LOL. I think you need to own an M120 before you really have to stop caring about fuel economy!!

:D :D
 
More likely that time and mileage has killed the previous pumps. There are two pumps, btw... make sure you only use Bosch or OE as replacements, not the cheapy no-name Chinee pumps that are commonly available!
Not to mention the crap-tastic 10% ethanol gasoline we get. Amazon.com has new Bosch pumps for around $75-80 each right now, big sale !!
 
Happy new year 2013 to everybody on the forum ! I wish everyone no accidents and only minor repairs!

Speaking of it I need to do one as the car was standing now for two weeks (I know I should not do that) and promptly something broke. The cars starts normal but when it's warm and I go off the gas (like before a traffic light) it goes into idle and the gas pedal is not acting as such anymore. Restart helps but only until the next time I go off the gas. I have a strong hunch it is that darned idle switch again behind the gas pedal sending a faulty signal to the ECU causing it to disable the gas pedal function.
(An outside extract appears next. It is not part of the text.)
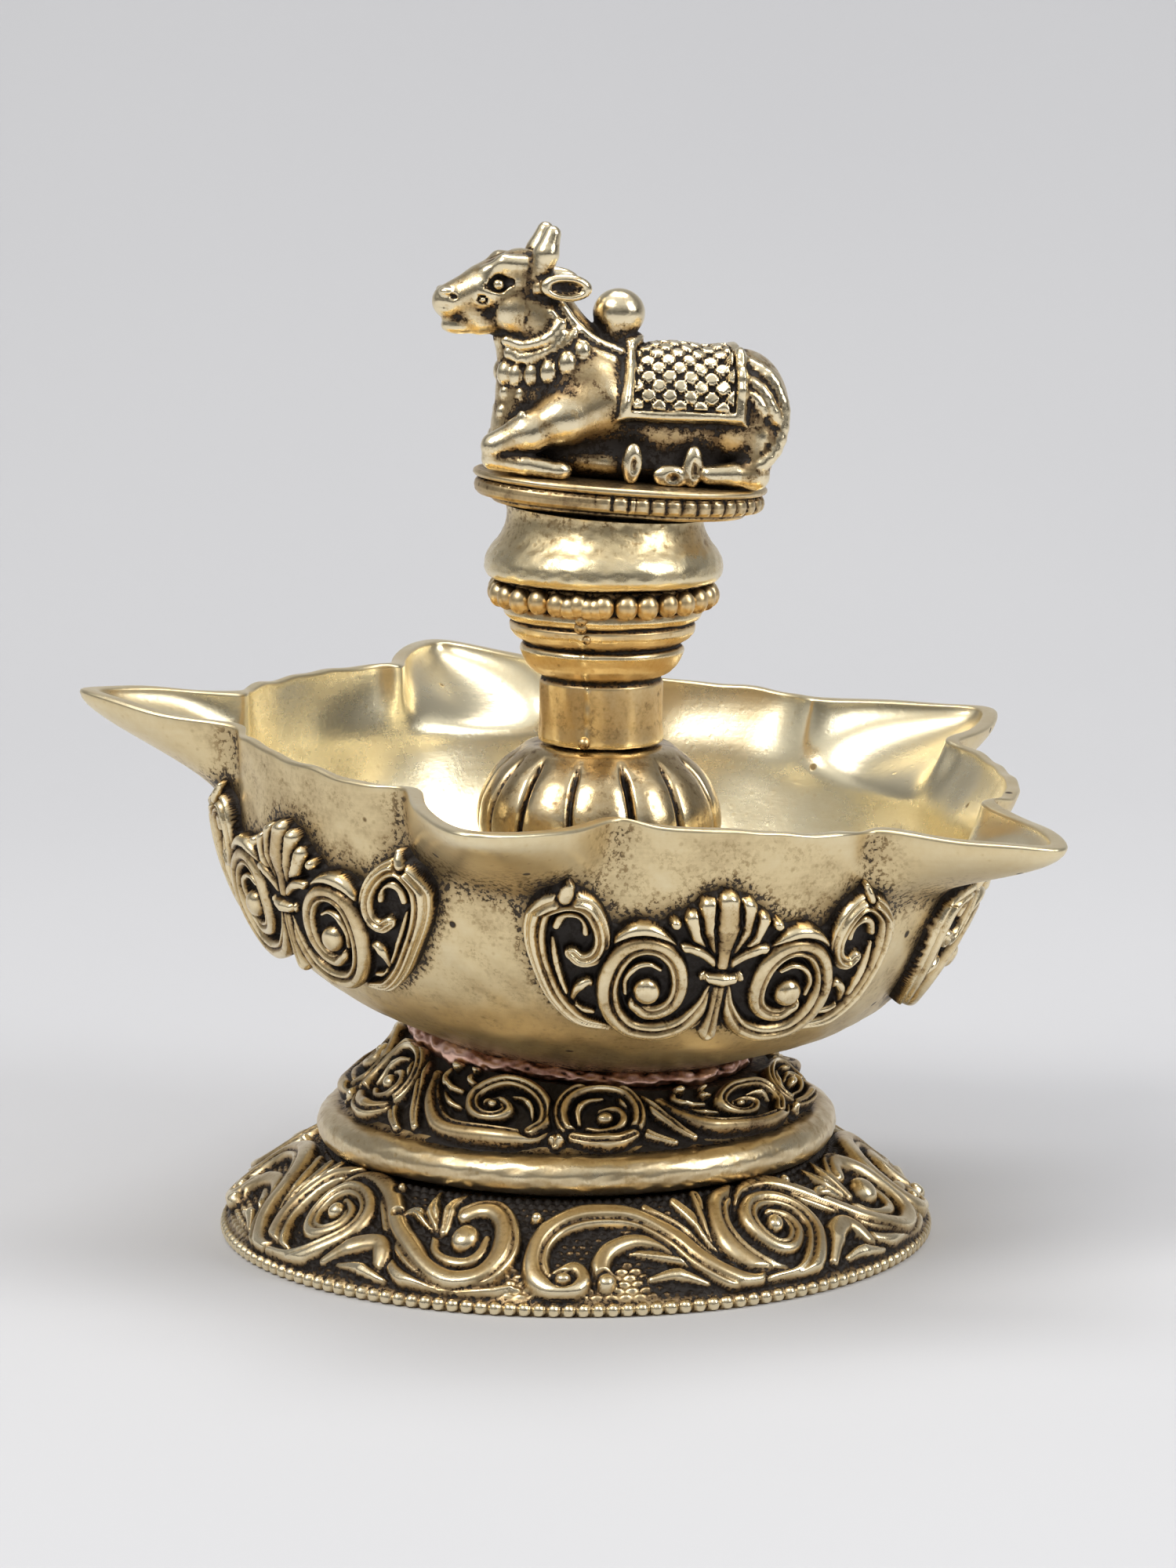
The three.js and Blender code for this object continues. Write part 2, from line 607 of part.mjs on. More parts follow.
function brazeCollar() {
  const top = -SEAT_GAP;
  const middle = top - COLLAR_THICKNESS / 2;
  const chamfer = COLLAR_THICKNESS / 4;
  return turned([
    [COLLAR_BORE_RADIUS, top - COLLAR_THICKNESS],
    [COLLAR_RADIUS - chamfer, top - COLLAR_THICKNESS],
    [COLLAR_RADIUS, middle],
    [COLLAR_RADIUS - chamfer, top],
    [COLLAR_BORE_RADIUS, top],
  ]);
}

// Plaque: in shares of its height, from its middle. One half is listed, and the other mirrors it.
const PLAQUE_VOLUTE_SHARES = { centre: [0.465, -0.2], outer: 0.3, inner: 0.13, turns: 1.5 };
const PLAQUE_TAIL_SHARES = [[0.04, -0.18], [0.08, -0.3], [0.2, -0.43]];
const PLAQUE_CURL_SHARES = [
  [0.72, -0.45], [0.86, -0.37], [1, -0.23], [1.08, -0.05], [1.13, 0.12], [1.12, 0.28],
  [1.05, 0.4], [0.93, 0.44], [0.81, 0.38], [0.74, 0.27], [0.74, 0.14], [0.79, 0.02],
];
const PLAQUE_STEM_SHARES = [[0, -0.47], [0, -0.36], [0, -0.22], [0, -0.12]];
const PLAQUE_STEM_WIDTH_SHARES = [1.2, 0.7, 0.7, 1];
const PLAQUE_FAN_SHARES = [[0, -0.16], [0, 0.05], [0, 0.25], [0, 0.46]];
const PLAQUE_FAN_WIDTH_SHARES = [0.25, 0.4, 0.8, 1.05];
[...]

Question : did anyone experience something similar? And : did anyone ever replace the idle switch? Thanks for your help !

Mileage starting 2013 is 579080....
 
thanks for this link...this idle problem can usually have one of three root causes : 1) defect idle switch 2) defect throttle body (ETA) 3) defect ECU.
All three were replaced 2y ago ($5 grand total). Or 100k miles ago. I do not want to go thru this again but I think bing is right I do need to pull the codes first.